Exercise prompt:
Every line with the string "starts" should be gathered.
————————
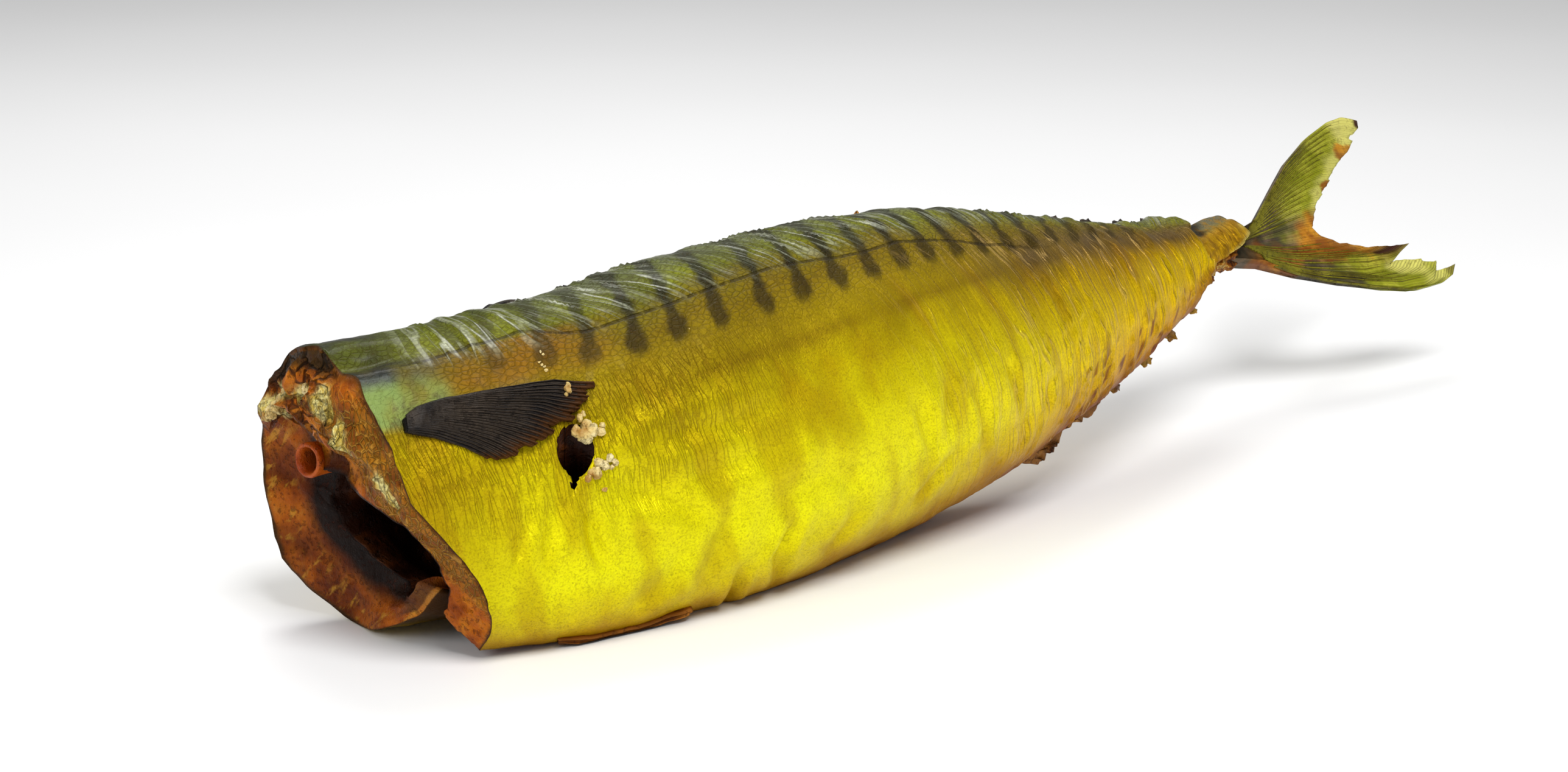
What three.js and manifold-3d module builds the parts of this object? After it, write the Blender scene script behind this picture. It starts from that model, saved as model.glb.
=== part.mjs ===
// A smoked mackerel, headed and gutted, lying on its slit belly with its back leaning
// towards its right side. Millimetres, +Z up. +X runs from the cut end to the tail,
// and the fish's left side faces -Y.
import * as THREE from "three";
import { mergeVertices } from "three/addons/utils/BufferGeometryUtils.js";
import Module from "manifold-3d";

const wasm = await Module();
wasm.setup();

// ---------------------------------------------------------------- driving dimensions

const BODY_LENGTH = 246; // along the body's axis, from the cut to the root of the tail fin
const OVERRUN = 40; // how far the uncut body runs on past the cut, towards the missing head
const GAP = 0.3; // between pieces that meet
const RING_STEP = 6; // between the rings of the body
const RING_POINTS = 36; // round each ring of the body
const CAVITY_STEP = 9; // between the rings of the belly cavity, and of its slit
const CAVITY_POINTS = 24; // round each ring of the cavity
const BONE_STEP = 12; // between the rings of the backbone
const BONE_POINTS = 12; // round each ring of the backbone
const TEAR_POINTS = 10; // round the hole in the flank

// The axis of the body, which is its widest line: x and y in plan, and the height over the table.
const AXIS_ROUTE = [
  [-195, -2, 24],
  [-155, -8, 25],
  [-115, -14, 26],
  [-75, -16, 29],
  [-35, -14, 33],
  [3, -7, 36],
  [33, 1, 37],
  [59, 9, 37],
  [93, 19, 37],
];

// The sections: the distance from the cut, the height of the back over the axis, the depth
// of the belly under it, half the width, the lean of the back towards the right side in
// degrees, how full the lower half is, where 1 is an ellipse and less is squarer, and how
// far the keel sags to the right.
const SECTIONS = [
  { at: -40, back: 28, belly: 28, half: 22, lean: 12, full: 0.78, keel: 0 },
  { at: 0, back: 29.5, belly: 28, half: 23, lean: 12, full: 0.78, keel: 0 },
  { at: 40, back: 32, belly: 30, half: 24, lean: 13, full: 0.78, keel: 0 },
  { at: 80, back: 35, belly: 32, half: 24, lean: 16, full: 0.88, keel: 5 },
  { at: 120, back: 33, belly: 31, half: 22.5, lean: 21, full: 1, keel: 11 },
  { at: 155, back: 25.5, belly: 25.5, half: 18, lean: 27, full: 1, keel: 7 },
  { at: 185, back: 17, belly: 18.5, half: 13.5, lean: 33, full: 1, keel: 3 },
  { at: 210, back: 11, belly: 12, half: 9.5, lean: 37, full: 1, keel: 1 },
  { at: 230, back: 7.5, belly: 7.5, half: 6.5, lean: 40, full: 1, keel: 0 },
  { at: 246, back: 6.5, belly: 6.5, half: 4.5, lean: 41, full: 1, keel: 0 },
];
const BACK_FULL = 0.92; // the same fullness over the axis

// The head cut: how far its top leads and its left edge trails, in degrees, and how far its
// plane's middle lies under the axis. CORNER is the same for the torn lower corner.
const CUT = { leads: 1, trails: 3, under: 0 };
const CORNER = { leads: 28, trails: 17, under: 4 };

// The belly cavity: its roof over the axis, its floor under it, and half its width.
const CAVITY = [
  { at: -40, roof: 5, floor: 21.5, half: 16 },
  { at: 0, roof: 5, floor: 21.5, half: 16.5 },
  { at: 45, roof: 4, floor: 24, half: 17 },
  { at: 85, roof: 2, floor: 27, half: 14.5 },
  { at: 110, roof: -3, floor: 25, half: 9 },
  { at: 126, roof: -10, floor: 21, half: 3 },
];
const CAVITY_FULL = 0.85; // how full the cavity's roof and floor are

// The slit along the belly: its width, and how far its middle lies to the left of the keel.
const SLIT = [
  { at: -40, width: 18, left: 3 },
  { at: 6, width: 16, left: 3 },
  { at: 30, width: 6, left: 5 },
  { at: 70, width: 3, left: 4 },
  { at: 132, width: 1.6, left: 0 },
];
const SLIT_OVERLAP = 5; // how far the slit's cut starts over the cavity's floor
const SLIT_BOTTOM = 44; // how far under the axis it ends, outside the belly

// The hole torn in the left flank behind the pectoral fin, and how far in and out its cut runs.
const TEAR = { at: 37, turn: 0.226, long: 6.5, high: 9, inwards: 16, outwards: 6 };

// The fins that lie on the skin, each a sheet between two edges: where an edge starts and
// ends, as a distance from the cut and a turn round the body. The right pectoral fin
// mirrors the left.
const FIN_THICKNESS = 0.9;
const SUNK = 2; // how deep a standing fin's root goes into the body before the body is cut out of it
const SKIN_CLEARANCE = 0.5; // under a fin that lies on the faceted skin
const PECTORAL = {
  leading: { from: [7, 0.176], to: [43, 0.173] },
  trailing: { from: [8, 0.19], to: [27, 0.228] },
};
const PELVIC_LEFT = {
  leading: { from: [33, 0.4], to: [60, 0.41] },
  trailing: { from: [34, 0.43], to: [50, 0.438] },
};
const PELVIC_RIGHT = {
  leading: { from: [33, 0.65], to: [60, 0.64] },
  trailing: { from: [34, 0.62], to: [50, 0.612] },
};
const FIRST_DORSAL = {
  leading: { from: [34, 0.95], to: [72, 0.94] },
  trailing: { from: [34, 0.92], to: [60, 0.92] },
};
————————
Answer in full:
What three.js and manifold-3d module builds the parts of this object? After it, write the Blender scene script behind this picture. It starts from that model, saved as model.glb.
const SLIT_OVERLAP = 5; // how far the slit's cut starts over the cavity's floor
// The fins that lie on the skin, each a sheet between two edges: where an edge starts and